My funeral and other performances, an email from E.K. to Ethan Luk, Fri, May 21, 2021 at 10:49 PM

This email haunts me often, and I think there is a dance within this email. Some questions:

  • The dance within this email is one that involves the transference of objects. A passes something to B. What do our collected objects reveal about us? How do we hold, extend, and uplift the memory of another person within the inanimate?
  • How do we show intimacy beyond a romantic context? What are the bodily codes and configurations among friends that communicate what Lora Mathis calls “radical softness”?
  • Does queerness involve a project of throwing away in service of creating new homes? Like what Jose Esteban Muñoz said in Cruising Utopia “We must enact new and better pleasures, other ways of being in this world. Queerness is a longing that propels us onward, beyond romances of the negative and toiling in the present.”
  • What are the traces a person leaves behind? Can we turn absence into a partner in a dance, in life?
  • Does a dance have a trace? Does a life have a trace?
  • Can we stretch time through performance to acknowledge and feel the imprint, pressure, and dust of people and their belongings?

Within the gift economy and network of objects, there is a story about reinventing love, care, and remembrance that is emerging. I invite you to join me in creating a movement language that presents and navigates these questions. Let’s take off our shoes at the door and build a home.

 

Chris Park

“Vol. II” (Working Title) explores how our dreams — or aspirations in life — form, develop, and eventually end (in either success or in acceptance in its impossibility). As a chapter of the second decade into the dancers’ lives, this project draws parallels between the uncertainties of making a sequel with those of growing up in one’s 20s. Will the second one be as good as the first? Is this going to be a trilogy or a franchise? Where will the series go next? Through dance, live music, projection, narration, community discussion, and shared meals, Chris Park encourages introspection into what is desired in the moment, in the future, and by the end of what we can imagine our lives to be. With this intention, this project will utilize subversions in conventions for performance, choreographic practices that embrace idiosyncrasies, and various weight-sharing dynamics.

 

Jasmine Rivers

How can we recognize our bodies as valid sites of knowledge production and bearers of intergenerational embodied knowledge? What does it mean to embody a multiplicity of ancestral legacies? What does it mean to dance contradictory inheritances?

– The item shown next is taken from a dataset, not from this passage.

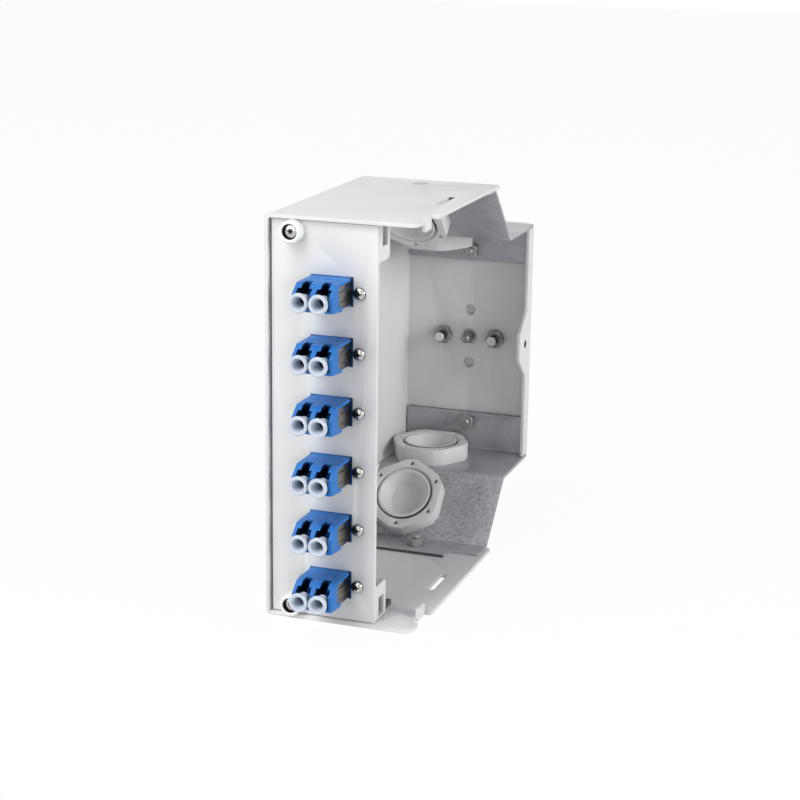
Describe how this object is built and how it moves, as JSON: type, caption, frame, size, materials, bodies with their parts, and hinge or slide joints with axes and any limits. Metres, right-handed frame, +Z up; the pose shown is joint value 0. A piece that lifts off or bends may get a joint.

In this new choreographic work, Jasmine Rivers leads a dance-based exploration of the complexities of intergenerational embodied knowledge in multiracial communities. Informed by anthropological scholarship, critical mixed race studies, and Jasmine’s own personal experiences as a multiracial artist, the choreographic process will be highly interdisciplinary and collaborative. The small, affinity space-like cast of 4-5 multiracial identifying dancers will participate in guided somatic meditations, reflective journaling and group discussion, and improvisation-based investigations to generate a shared bank of knowledge that will serve as the foundation for the work. In embodying the conceptual basis of the project, Jasmine’s artistic approach will embrace contradiction and critically anti-dichotomous questioning. As such, the contemporary movement style will be characterized by contrasting dynamics, juxtaposed textures, and exploration of the extremes of stillness and chaos.

 

Storm Stokes

By utilizing a black studies framework that mobilizes the deconstructed ‘ruins’ of prescriptive, racial molds to reimagine liberatory future existence, Storm Stokes’ Senior Choreographic Independent Project seeks to visually birth the embodiment of a reimagined, black spiritual reality. With a cast of 8 to 10 dancers, Storm will embrace the aforementioned framework in both form and aesthetic by drawing upon the intimacy of dance installation works, an eclectic, contemporary movement vocabulary, the deconstruction of body castings (plaster materials), and video (textual) projection. Interested dancers can expect to participate in intentional, state based movement; to performatively meditate on the objectified body as a site of deconstruction and reimagination; and to enjoy a rigorous and evocative nineteen week process culminating in a full length work performed in Heart Theatre February 29th – March 2nd. This project is graciously supported by the Lewis Center for the Arts’ Program in Dance and the 2023 Alex Adam ‘07 Award Fund.

 

Dany Tajes

This work and process is primarily one of learning and growing. In his own experience as a Gallego-American growing up in Central Jersey and Costa da Morte, and through conversations with extended family and friends, Dany has learned a great deal about the nuances of Galician culture and how it relates to the broader Iberian diaspora. Particularly interested in migration and processes of intercultural contact, Dany invites his cast to question historical events of exchange, fusion, and appropriation, reflecting on their own embodied histories as well as those of their peers. With support from cultural and academic advisors such as Grammy Award-winning gaiteira Cristina Pato, this team will critically reimagine processes of ethical and respectful cultural engagement, particularly through dance and music. Dany will be continuing his own process of learning throughout the coming months, getting more physically involved with Galician cultural centers and learning muiñeira in NY/NJ and A Coruña. Dany also hopes to develop connections and have conversations with representatives from centers in Cuba and Venezuela, countries that have had massive influxes of Gallego migrants, including members of Dany’s own family. Dany trusts that his cast and collaborators will foster a continual passion and excitement for dance and music as embodied cultural artifacts that we can engage with in critical and respectful ways. The final work will primarily center on dance, with supplemental elements to establish context and a full viewing experience: live instrumentation, audio samples, video, images, and written word. Generating this work will entail deep empathetic conversation, movement analysis, and practice with different movement vocabularies to create something new together.